As an example, Kelly cited his project on human reliance on algorithms to sort through big data, ignoring the reality that algorithms reflect the biases of their human programmers. There are times, Kelly said, where this allows the algorithm to “turbocharge” injustices we already see in society.

“One of the worries here is that because algorithms, in the public imagination, have this veneer of mathematical infallibility, this connotation of pure objectivity, that we’re going to give them a kind of epistemic authority that they don’t really deserve. ‘Well, the algorithm says that this person is a high risk to commit another crime, so, of course, they should not get parole. They should be thrown back in jail.’ But algorithms are not infallible oracles,” Kelly said.
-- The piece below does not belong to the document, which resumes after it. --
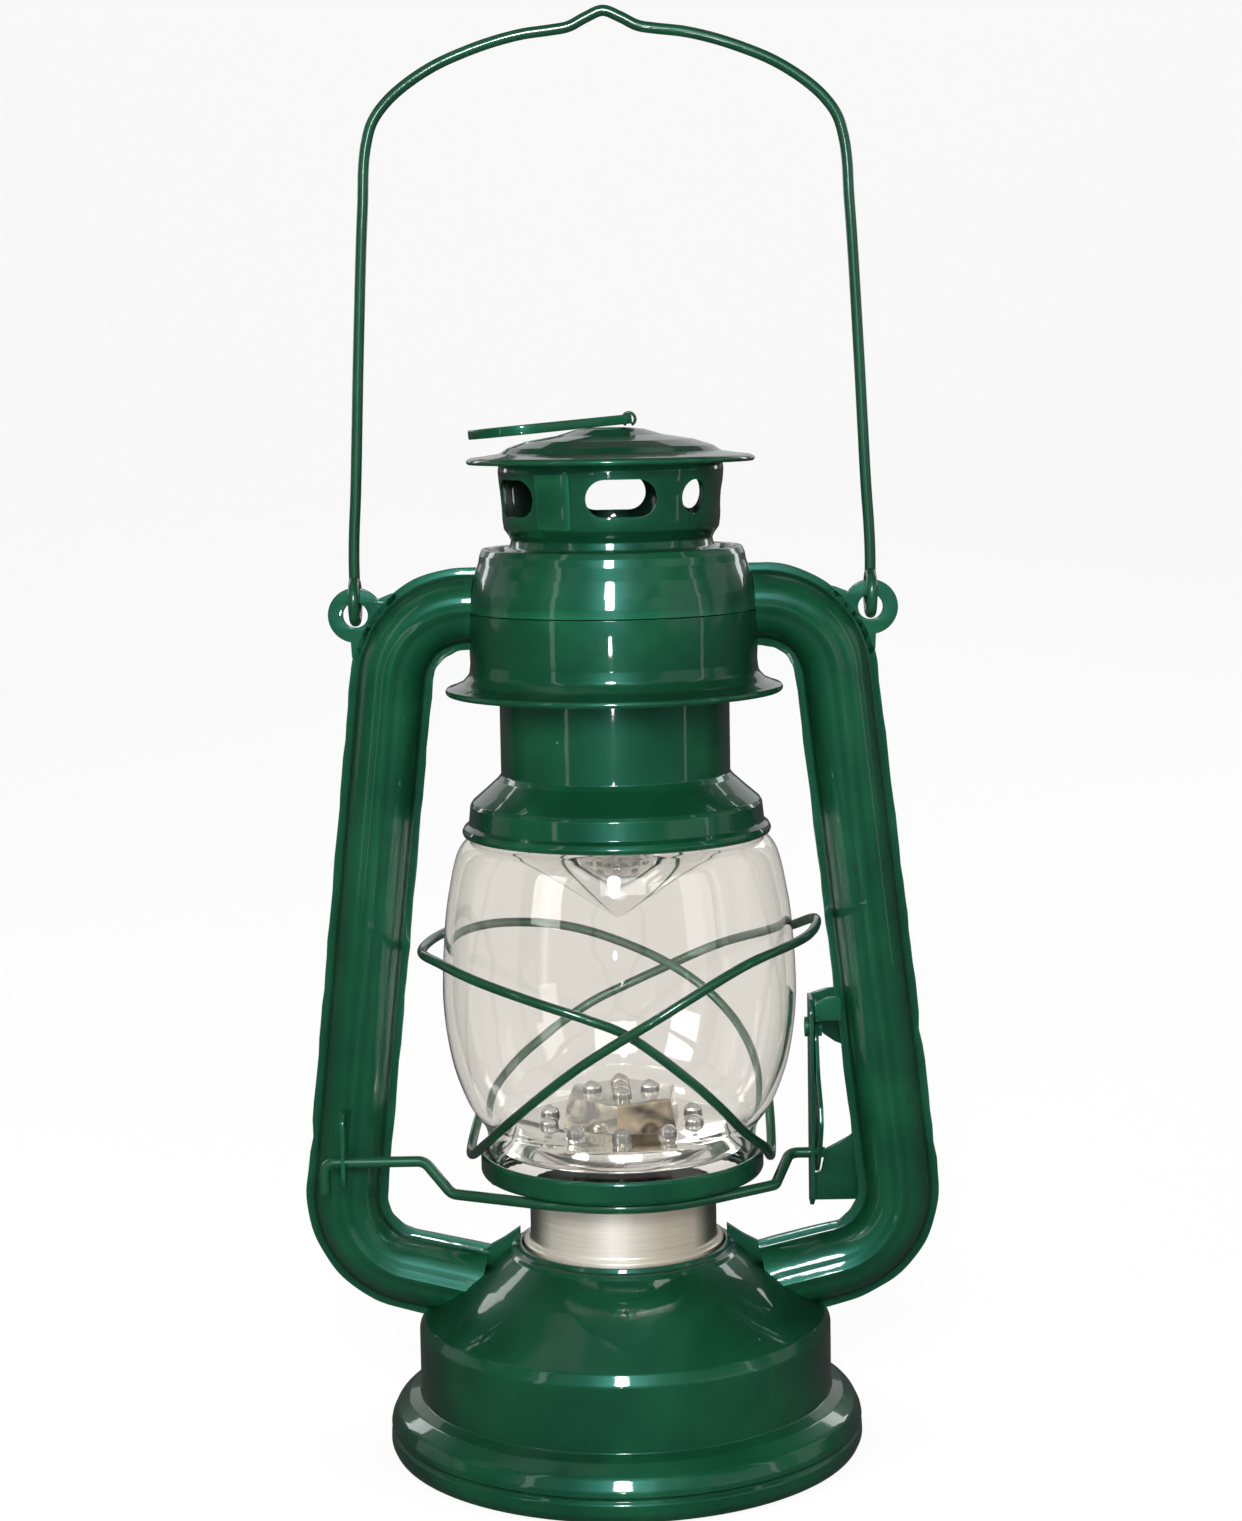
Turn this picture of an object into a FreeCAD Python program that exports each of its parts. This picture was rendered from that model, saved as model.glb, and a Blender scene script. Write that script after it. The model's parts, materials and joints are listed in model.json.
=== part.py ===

“Their outputs shouldn’t be taken as sacrosanct — especially when they are operating with data that can reflect past prejudices that have been baked into our society already. So one worry might be that we’ll start treating these artificial intelligences as being better and more objective than they actually are; we’ll cede too much authority to them too soon when in fact they’re not anywhere close to being able to make fine-grained and ethically informed judgments.”

Kelly’s hope is that those working in the humanities will provide a framework for benefiting from these radical technological advancements while still maintaining some semblances of personal privacy and transparent, ethical behavior from developers and big tech companies.

Maintaining that balance will be one of the major societal challenges of the coming decades, but the technological advancement itself does not concern Kelly. Just as previous generations of humans leveraged innovation to further the evolution of the species, Kelly predicts these developments will only further that progress.

“What’s made us distinctively human is that we’ve been doing stuff like this — externalizing our intelligence and problem-solving capabilities into useful technologies — for hundreds of thousands of years,” Kelly said. “We create new gadgets, and then change as we come to rely on those gadgets. This pattern has driven a feedback loop that over the long haul has helped generate our big brains and massively increased our collective problem-solving capacities.

“There’s something ironic about the worries about whether, in general, artificial or extra-biological intelligence is going to be the doom of us. If handled poorly, sure it might be. But there’s an interesting sense it was key to genesis of us as a species, too.”